Scaling Content Curation
Scaling Content Curation with the B2B ContentEngine

A very interesting piece by  entitled, “This Curation Trend has One Big Problem: Scale“. Now, what does this have to do with B2B content marketing or curation for B2B marketing? That is a good question.

Algorithm Curation Fails to Scale

What really interested me in the article was the title and the problem with scaling curation. Of course, we often look to assist marketers and marketing agencies scale their curation marketing efforts — through thought leadership, social sharing, SEO content, driving traffic, etc. It turns out this particular blog post was more of an art-focused article, but it kept my attention nonetheless as curation was its theme. The focus is on algorithmic content curation and how this usually seems to fail.
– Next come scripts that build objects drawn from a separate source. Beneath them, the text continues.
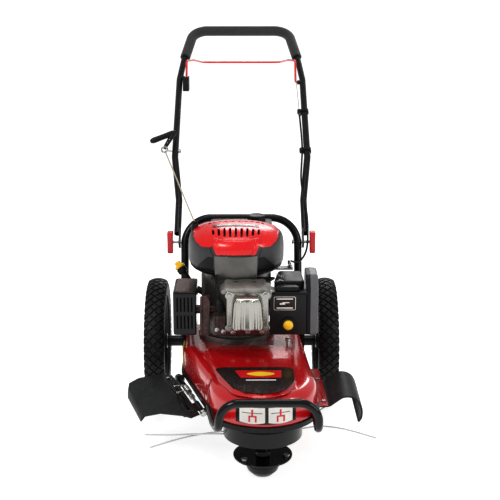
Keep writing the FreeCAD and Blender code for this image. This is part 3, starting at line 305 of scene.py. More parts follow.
SOFTENED = {"deck_pan": 1.0, "guard_bracket": 0.8, "air_filter_base": 2.0, "fuel_tank": 3.0,
            "engine_block": 1.2,
            "cylinder_head": 0.8, "carburettor": 1.5, "muffler": 1.5, "line_head": 0.8,
            "ground_cup": 1.0, "rim_left": 1.5, "rim_right": 1.5, "flap_strip": 0.6, "flap_rubber": 1.2,
            "control_box": 2.0, "cable_clips": 0.8, "brake_lever": 0.6, "frame_bolts": 0.5,
            "head_bolts": 0.5, "flap_bolts": 0.4, "axle": 0.6, "lower_frame": 0.5, "bumper": 0.3}


def soften(obj, width, angle=38.0, segments=2):
    """Round a CAD part's sharp edges a little, and shade it smooth."""
    weld = obj.modifiers.new("weld", "WELD")
    weld.merge_threshold = 0.00002
    if width:
        bevel = obj.modifiers.new("bevel", "BEVEL")
        bevel.width = width / 1000
        bevel.segments = segments
        bevel.limit_method = "ANGLE"
        bevel.angle_limit = math.radians(angle)
    normals = obj.modifiers.new("normals", "WEIGHTED_NORMAL")
    normals.keep_sharp = False
    obj.data.polygons.foreach_set("use_smooth", [True] * len(obj.data.polygons))


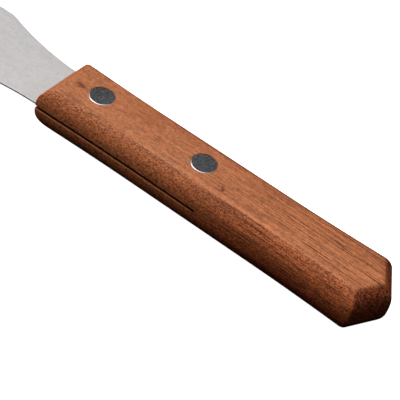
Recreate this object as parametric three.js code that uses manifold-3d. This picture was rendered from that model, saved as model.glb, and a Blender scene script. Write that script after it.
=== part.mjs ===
// Palette knife: a flexible steel blade whose half tang sits in a saw slot in a one-piece
// hardwood handle, held by two cutler's compression rivets.
//
// Millimetres. +X runs from the handle to the blade's tip, +Z is up and Y = 0 is the knife's
// plane of symmetry. While it is being built, X = 0 is the front edge of the handle's flat
// top and Z = 0 is the middle plane, where the blade lies. At the end the whole knife is
// moved so that its origin is on the handle's flat underside, below the middle of its length.

import * as THREE from 'three';
import { mergeVertices } from 'three/addons/utils/BufferGeometryUtils.js';
import Module from 'manifold-3d';

const wasm = await Module();
wasm.setup();

// ---------------------------------------------------------------- driving dimensions

const handle = {
  thickness: 15.6,
  flatLength: 109.8, // along the flat top, from its front edge to the point of its butt
  flatWidth: 15.2, // of the flat top at the waist
  gableDepth: 4.7, // how far the butt's point stands behind its two shoulders
  frontCrown: 4.65, // how far each face bulges at the middle plane, past the flat's edge
  sideCrown: 3.0,
  buttCrown: 3.5,
  crownPower: 3, // 2 is a parabola; more is squarer
  frontFlare: 0.55, // extra half width at the front end, and at the butt's shoulders
  rearFlare: 1.0,
  frontFlareShare: 0.29, // share of the length over which each flare dies away
  rearFlareShare: 0.34,
  frontCornerRadius: 0.4,
  buttCornerRadius: 1.2,
};

const slot = {
  width: 1.0,
  length: 54.1, // from the front edge of the flat to where the cut leaves the side
  sawRadius: 90,
};

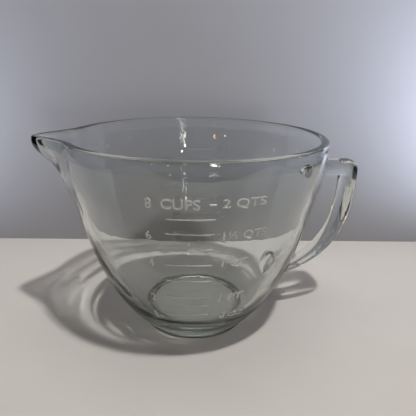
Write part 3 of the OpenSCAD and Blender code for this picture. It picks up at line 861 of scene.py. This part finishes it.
class MakeStage(bpy.types.Operator):
    """Pale floor, plain backdrop, soft lamps and the camera"""
    bl_idname = "measuring_bowl.stage"
    bl_label = "Make the stage"

    def execute(self, context):
        scene = context.scene
        settings = scene.stage_settings
        self.surfaces()
        self.lamps(scene, settings)
        self.camera(scene)
        view = scene.view_settings
        view.view_transform = "Standard"
        return {"FINISHED"}

    def surfaces(self):
        floor = bpy.data.meshes.new("floor")
        # No larger than it has to be: past its edges the dark room draws the glass's outlines
        w = FLOOR_HALF
        floor.from_pydata([(-w, FLOOR_FRONT, 0), (w, FLOOR_FRONT, 0), (w, w, 0), (-w, w, 0)], [],
                          [(0, 1, 2, 3)])
        give(floor, painted_surface("matt laminate worktop", "#c8c6c4", "#c1bfbd", 0.05))
        ground = put_in_scene("stage_floor", floor)
        ground.cycles.is_caustics_receiver = True
        a, b = Vector(BACKDROP_LEFT) * MM, Vector(BACKDROP_RIGHT) * MM
        d = (b - a).normalized()
        # Hardly wider than the picture, for the same reason
        a, b = a - d * BACKDROP_MORE_LEFT, b + d * BACKDROP_MORE_RIGHT
        up = Vector((0, 0, BACKDROP_H))
        wall = bpy.data.meshes.new("backdrop")
        wall.from_pydata([a, b, b + up, a + up], [], [(0, 1, 2, 3)])
        give(wall, painted_surface("matt wall paint", "#8c8d92", "#88898d", 0.08, one_sided=True))
        put_in_scene("stage_backdrop", wall)

    def lamps(self, scene, settings):
        def lamp(name, place, target, size, power, colour):
            data = bpy.data.lights.new(name, "AREA")
            data.shape = "RECTANGLE"
            data.size, data.size_y = size
            data.energy = power
            data.color = srgb(colour)[:3]
            obj = bpy.data.objects.new(name, data)
            scene.collection.objects.link(obj)
            obj.location = place
            obj.rotation_euler = (Vector(target) - Vector(place)).to_track_quat("-Z", "Y").to_euler()
            return obj
        key = lamp("key softbox", (0.218, -0.48, 1.41), (0, 0, 0.05), (0.07, 0.07), settings.key_power,
                   "#fffaf4")
        key.data.cycles.is_caustics_light = True
        fill = lamp("overhead fill", (0, 0, 1.3), (0, 0, 0), (0.7, 0.7), settings.fill_power, "#fff8f2")
        fill.visible_glossy = False
        # A low fan of small lamps gives the broken bright column down the far inside wall, and
        # three warm ones the fainter columns beside it. Each has its angle above the floor, its
        # angle round the bowl and its width in millimetres
        spots = ((2, 277, 30), (4, 280, 22), (5, 274, 36), (6.5, 278, 26), (8, 275.5, 40), (9, 279.5, 22),
                 (11, 276, 34), (14, 278, 28), (18, 275, 36), (24, 279, 26), (32, 276, 40), (41, 274, 25),
                 (52, 277, 36), (66, 276, 30), (7, 243, 26), (9.5, 242, 20), (6, 230, 20))
        tints = ("#ffffff", "#ffdfb6", "#ffffff", "#fff0dc", "#ffffff")
        whole = sum(size * size for _, _, size in spots)
        for i, (up, across, size) in enumerate(spots):
            a, b = math.radians(up), math.radians(across)
            place = Vector((math.cos(b) * math.cos(a), math.sin(b) * math.cos(a), math.sin(a))) * FAN_R
            tint = "#ffc98a" if across < 260 else tints[i % len(tints)]
            spark = lamp("small lamp %d" % (i + 1), place, (0, 0, 0.06), (size * MM, size * 1.5 * MM),
                         settings.small_power * size * size / whole, tint)
            # They are there for their reflections. The low ones are seen through the near wall too,
            # and the lowest light the raised marks
            spark.visible_diffuse = up < 10
            spark.visible_transmission = up < 20
        # Two lamps beside the backdrop light its right and, less, its left
        for name, place, target, share in (
                ("right wall wash", (0.48, -0.03, 0.03), (0.34, 0.10, 0.15), 0.75),
                ("left wall wash", (-0.44, 0.04, 0.03), (-0.28, 0.185, 0.14), 0.25)):
            wash = lamp(name, place, target, (0.12, 0.12), settings.wash_power * share, "#e6edff")
            wash.data.spread = math.radians(76)
            wash.visible_glossy = wash.visible_transmission = False
        world = bpy.data.worlds.new("even studio light")
        world.use_nodes = True
        tree = world.node_tree
        tree.nodes.clear()
        even = add(tree, "ShaderNodeBackground", {
            "Color": srgb("#dfe4ec"), "Strength": settings.world_level})
        add(tree, "ShaderNodeOutputWorld", {"Surface": (even, 0)})
        scene.world = world

    def camera(self, scene):
        heading, tilt, roll = CAMERA_HEADING, CAMERA_TILT, CAMERA_ROLL
        forward = Vector((math.cos(heading) * math.cos(tilt), math.sin(heading) * math.cos(tilt),
                          -math.sin(tilt)))
        right = forward.cross(Vector((0, 0, 1))).normalized()
        down = forward.cross(right).normalized()
        x = math.cos(roll) * right - math.sin(roll) * down
        y = -(math.sin(roll) * right + math.cos(roll) * down)
        turned = Matrix((x, y, -forward)).transposed().to_4x4()
        turned.translation = Vector(CAMERA_PLACE) * MM
        data = bpy.data.cameras.new("photo camera")
        data.sensor_width = SENSOR_W
        data.lens = FOCAL_SHARE * SENSOR_W
        data.clip_start = 0.01
        obj = bpy.data.objects.new("photo camera", data)
        scene.collection.objects.link(obj)
        obj.matrix_world = turned
        scene.camera = obj


class MeasuringBowlPanel(bpy.types.Panel):
    """Lists what makes the measuring bowl"""
    bl_idname = "VIEW3D_PT_measuring_bowl"
    bl_label = "Measuring bowl"
    bl_space_type = "VIEW_3D"
    bl_region_type = "UI"
    bl_category = "Measuring bowl"

    def draw(self, context):
        for group, operators in (
                (context.scene.bowl_settings, (MakeGlassBody,)),
                (context.scene.scale_settings, (MakeCupScale, MakeMetricScale)),
                (context.scene.stage_settings, (MakeStage,))):
            box = self.layout.box()
            for name in group.bl_rna.properties.keys():
                if name not in ("rna_type", "name"):
                    box.prop(group, name)
            for operator in operators:
                box.operator(operator.bl_idname)


CLASSES = (BowlSettings, ScaleSettings, StageSettings, MakeGlassBody, MakeCupScale,
           MakeMetricScale, MakeStage, MeasuringBowlPanel)


def register():
    for c in CLASSES:
        bpy.utils.register_class(c)
    bpy.types.Scene.bowl_settings = bpy.props.PointerProperty(type=BowlSettings)
    bpy.types.Scene.scale_settings = bpy.props.PointerProperty(type=ScaleSettings)
    bpy.types.Scene.stage_settings = bpy.props.PointerProperty(type=StageSettings)


def unregister():
    del bpy.types.Scene.stage_settings
    del bpy.types.Scene.scale_settings
    del bpy.types.Scene.bowl_settings
    for c in reversed(CLASSES):
        bpy.utils.unregister_class(c)


def main():
    register()
    bpy.ops.measuring_bowl.stage()
    bpy.ops.measuring_bowl.glass_body()
    bpy.ops.measuring_bowl.cup_scale()
    bpy.ops.measuring_bowl.metric_scale()


if __name__ == "__main__":
    main()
I agree algorithmic curation is doomed to fail at anything other than the lowest common denominator. Even though software has AI back-end technology that analyzes content, we refrained from using this for finding similar content (it’s not  that hard) — and yes, many of our competitors do do this. You can certainly do this and there are some good similarity algorithms out there, but the real value of curation is in new but related content. That is what gives you value as a curator and why your followers, customers, and prospects will look towards your content over any algorithmic curated content. Granted, if your goal is to scrap every article about the latest pop sensation, automation should work just fine.

Scale Curation with Humans in the Loop

If you want to show leadership, provide value to leads/prospects, and drive quality focused web traffic, you’ll need both a curation and research vehicle.

Erin explained where algorithmic curated business models often fail and why there is a need for human in the loop curation professionals.

Curation continues to gain momentum in the tech world. I’ve seen startup after startup assess their algorithmic recommendation engines and conclude that a human touch just works better. While Amazon, with its robust recommendation engine, still peddles suggestions based on past purchases and searches, other smaller companies have found that it takes a human to know what other humans find interesting.

Take Songza: the company tried user-generated playlists and Pandora-style algorithm-built playlists. But its service didn’t take off until it employed a team of experts to curate its mega-popular activity-specific playlists. Sulia surfaces its news from experts — it picks those experts based not on followers, or engagement data, or whatever black box Klout uses to measure influence, but from the one human-built indication of expertise on Twitter: Twitter lists. Apparel trade show Capsule has become an exclusive fashion event of the year because of its limited, curated group of presenters. Brand new startup Fun Org began with algorithm-driven activity recommendations for people but quickly switched to a select set of offerings gathered by humans. Behance uses a team of full-time curators to choose which creative work to feature on its homepage. YouTube’s homepage is no different. And on and on.

The problem these tech companies — and their investors — struggle with is that curation requires humans. Humans are expensive, and they don’t scale. The whole promise of Google was that IT could use data to automate just about anything. As tech companies begin to look beyond the algorithm, they’re grappling with the problem of scale and human capital. Computers can’t always do the job. That was the promise of crowdsourcing — everyone from news organizations to online communities like Digg turned to the wisdom of the crowds to automate work once done by a human. Now they’re learning that’s not always the best solution.

A business based on human curation will always be smaller by definition than one that scales through algorithms and computers. But that human element makes what they’re building that much more valuable. High end luxury products companies like BMW, Chanel, and Rolex will never be as big as Ford, H&M, and Casio.  But that’s fine, indeed desirable. Because tech can be replicated. Taste cannot.